____ Dataset records

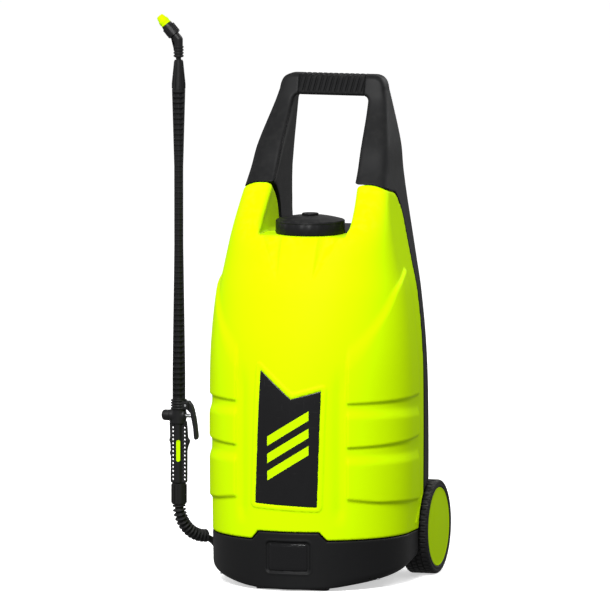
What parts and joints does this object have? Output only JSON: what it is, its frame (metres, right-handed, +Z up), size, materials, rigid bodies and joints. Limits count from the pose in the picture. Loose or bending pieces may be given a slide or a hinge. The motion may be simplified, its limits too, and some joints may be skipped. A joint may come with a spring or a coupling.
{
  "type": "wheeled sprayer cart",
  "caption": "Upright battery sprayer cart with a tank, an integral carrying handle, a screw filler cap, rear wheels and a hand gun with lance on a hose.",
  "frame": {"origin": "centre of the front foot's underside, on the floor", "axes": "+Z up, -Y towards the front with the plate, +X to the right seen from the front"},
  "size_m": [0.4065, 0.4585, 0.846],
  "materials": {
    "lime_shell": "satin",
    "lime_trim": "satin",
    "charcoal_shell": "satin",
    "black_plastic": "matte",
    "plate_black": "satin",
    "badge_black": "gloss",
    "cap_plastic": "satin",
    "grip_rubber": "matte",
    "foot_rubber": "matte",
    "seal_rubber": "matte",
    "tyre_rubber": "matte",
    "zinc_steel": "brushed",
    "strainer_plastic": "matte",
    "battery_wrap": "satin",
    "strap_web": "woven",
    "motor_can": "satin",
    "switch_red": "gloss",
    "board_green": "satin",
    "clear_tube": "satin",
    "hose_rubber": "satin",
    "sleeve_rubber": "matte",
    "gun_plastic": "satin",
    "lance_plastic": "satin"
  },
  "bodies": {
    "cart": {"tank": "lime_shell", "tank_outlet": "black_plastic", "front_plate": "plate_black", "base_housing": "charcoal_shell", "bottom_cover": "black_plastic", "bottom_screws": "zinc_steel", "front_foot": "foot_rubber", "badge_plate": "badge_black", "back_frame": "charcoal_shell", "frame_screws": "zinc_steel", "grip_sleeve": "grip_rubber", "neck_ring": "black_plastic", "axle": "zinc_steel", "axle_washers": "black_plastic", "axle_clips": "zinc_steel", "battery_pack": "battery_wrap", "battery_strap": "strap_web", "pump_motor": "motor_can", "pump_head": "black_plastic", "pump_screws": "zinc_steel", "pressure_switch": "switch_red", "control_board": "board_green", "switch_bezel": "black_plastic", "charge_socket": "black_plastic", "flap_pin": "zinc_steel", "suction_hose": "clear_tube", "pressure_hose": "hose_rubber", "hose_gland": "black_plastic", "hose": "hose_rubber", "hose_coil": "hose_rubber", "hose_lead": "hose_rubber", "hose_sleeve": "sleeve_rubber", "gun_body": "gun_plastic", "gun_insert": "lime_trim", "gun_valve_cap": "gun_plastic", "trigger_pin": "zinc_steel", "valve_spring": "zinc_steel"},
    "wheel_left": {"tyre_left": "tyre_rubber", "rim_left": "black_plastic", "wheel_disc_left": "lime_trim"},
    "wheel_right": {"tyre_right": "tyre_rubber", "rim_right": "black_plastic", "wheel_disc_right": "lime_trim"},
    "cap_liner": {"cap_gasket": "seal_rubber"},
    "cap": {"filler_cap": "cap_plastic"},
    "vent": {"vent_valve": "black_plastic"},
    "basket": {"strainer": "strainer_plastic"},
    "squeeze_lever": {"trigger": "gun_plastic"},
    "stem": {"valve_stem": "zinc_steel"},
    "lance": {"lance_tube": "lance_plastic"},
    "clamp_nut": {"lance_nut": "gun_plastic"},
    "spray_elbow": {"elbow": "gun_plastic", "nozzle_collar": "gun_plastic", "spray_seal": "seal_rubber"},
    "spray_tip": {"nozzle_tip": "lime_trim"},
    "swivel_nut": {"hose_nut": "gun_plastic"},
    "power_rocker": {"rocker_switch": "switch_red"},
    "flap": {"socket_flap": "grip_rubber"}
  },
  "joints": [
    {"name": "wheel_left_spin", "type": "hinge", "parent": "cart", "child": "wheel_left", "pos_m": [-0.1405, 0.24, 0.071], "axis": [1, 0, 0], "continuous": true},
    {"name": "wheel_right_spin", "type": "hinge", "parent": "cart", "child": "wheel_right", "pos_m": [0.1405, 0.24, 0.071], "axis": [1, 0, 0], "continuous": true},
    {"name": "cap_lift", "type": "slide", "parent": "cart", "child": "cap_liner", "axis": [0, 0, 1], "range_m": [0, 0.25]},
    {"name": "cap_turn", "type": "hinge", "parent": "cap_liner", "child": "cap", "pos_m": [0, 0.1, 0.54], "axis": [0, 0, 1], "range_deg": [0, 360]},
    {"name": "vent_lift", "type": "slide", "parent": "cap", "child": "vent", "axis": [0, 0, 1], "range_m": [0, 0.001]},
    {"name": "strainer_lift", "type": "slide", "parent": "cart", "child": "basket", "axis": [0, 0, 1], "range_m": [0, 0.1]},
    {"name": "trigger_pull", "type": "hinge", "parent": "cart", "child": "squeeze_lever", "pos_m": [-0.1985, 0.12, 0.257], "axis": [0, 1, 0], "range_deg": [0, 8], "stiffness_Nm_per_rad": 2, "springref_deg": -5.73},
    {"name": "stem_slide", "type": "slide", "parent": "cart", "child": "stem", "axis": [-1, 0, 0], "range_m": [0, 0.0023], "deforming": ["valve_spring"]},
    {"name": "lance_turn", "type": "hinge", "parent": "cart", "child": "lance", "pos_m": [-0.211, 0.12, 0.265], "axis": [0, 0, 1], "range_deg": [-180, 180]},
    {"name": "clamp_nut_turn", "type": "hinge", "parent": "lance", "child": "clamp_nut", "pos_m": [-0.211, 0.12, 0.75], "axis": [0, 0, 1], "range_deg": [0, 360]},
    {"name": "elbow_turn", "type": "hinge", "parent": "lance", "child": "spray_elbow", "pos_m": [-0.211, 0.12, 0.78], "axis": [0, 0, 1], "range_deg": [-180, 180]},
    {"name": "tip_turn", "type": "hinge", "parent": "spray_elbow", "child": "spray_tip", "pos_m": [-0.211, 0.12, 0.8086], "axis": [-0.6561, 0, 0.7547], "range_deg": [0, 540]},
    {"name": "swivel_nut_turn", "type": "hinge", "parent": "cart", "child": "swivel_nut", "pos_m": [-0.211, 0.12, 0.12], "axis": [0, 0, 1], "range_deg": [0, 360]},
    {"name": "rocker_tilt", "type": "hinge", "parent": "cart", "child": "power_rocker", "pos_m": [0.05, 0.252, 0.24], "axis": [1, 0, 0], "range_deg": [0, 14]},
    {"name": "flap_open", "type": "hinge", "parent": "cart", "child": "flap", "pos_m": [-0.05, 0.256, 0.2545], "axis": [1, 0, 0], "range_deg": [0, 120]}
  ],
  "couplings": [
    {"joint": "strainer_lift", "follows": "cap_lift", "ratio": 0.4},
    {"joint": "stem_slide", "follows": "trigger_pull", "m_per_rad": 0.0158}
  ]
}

________
____ Dataset records

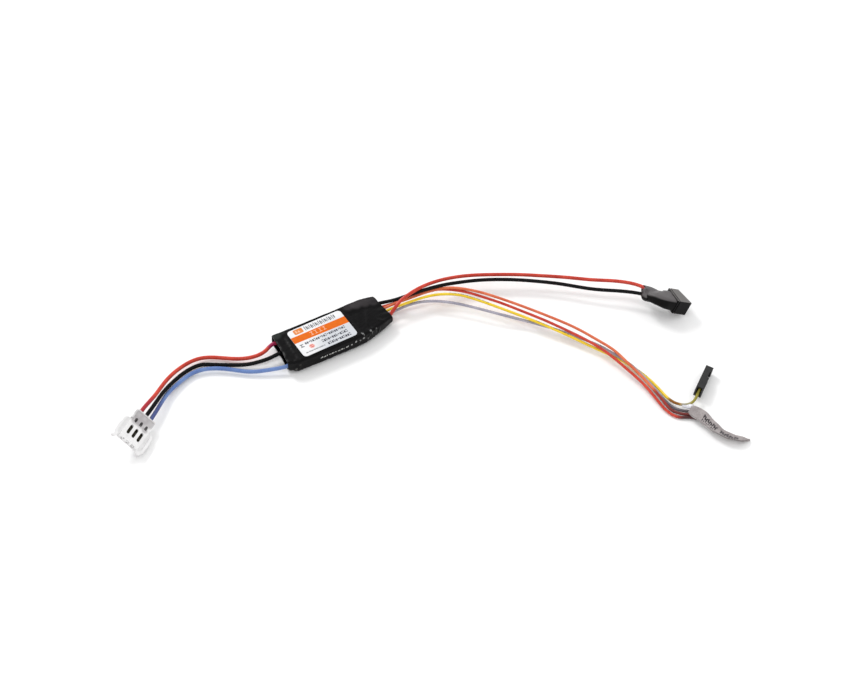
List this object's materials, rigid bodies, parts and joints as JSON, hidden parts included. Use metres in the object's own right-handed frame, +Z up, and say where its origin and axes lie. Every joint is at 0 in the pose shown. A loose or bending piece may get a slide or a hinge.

________

# Written problem:
Go through the records and pull out each line that includes the word "metres".

# Solution below:
What parts and joints does this object have? Output only JSON: what it is, its frame (metres, right-handed, +Z up), size, materials, rigid bodies and joints. Limits count from the pose in the picture. Loose or bending pieces may be given a slide or a hinge. The motion may be simplified, its limits too, and some joints may be skipped. A joint may come with a spring or a coupling.
List this object's materials, rigid bodies, parts and joints as JSON, hidden parts included. Use metres in the object's own right-handed frame, +Z up, and say where its origin and axes lie. Every joint is at 0 in the pose shown. A loose or bending piece may get a slide or a hinge.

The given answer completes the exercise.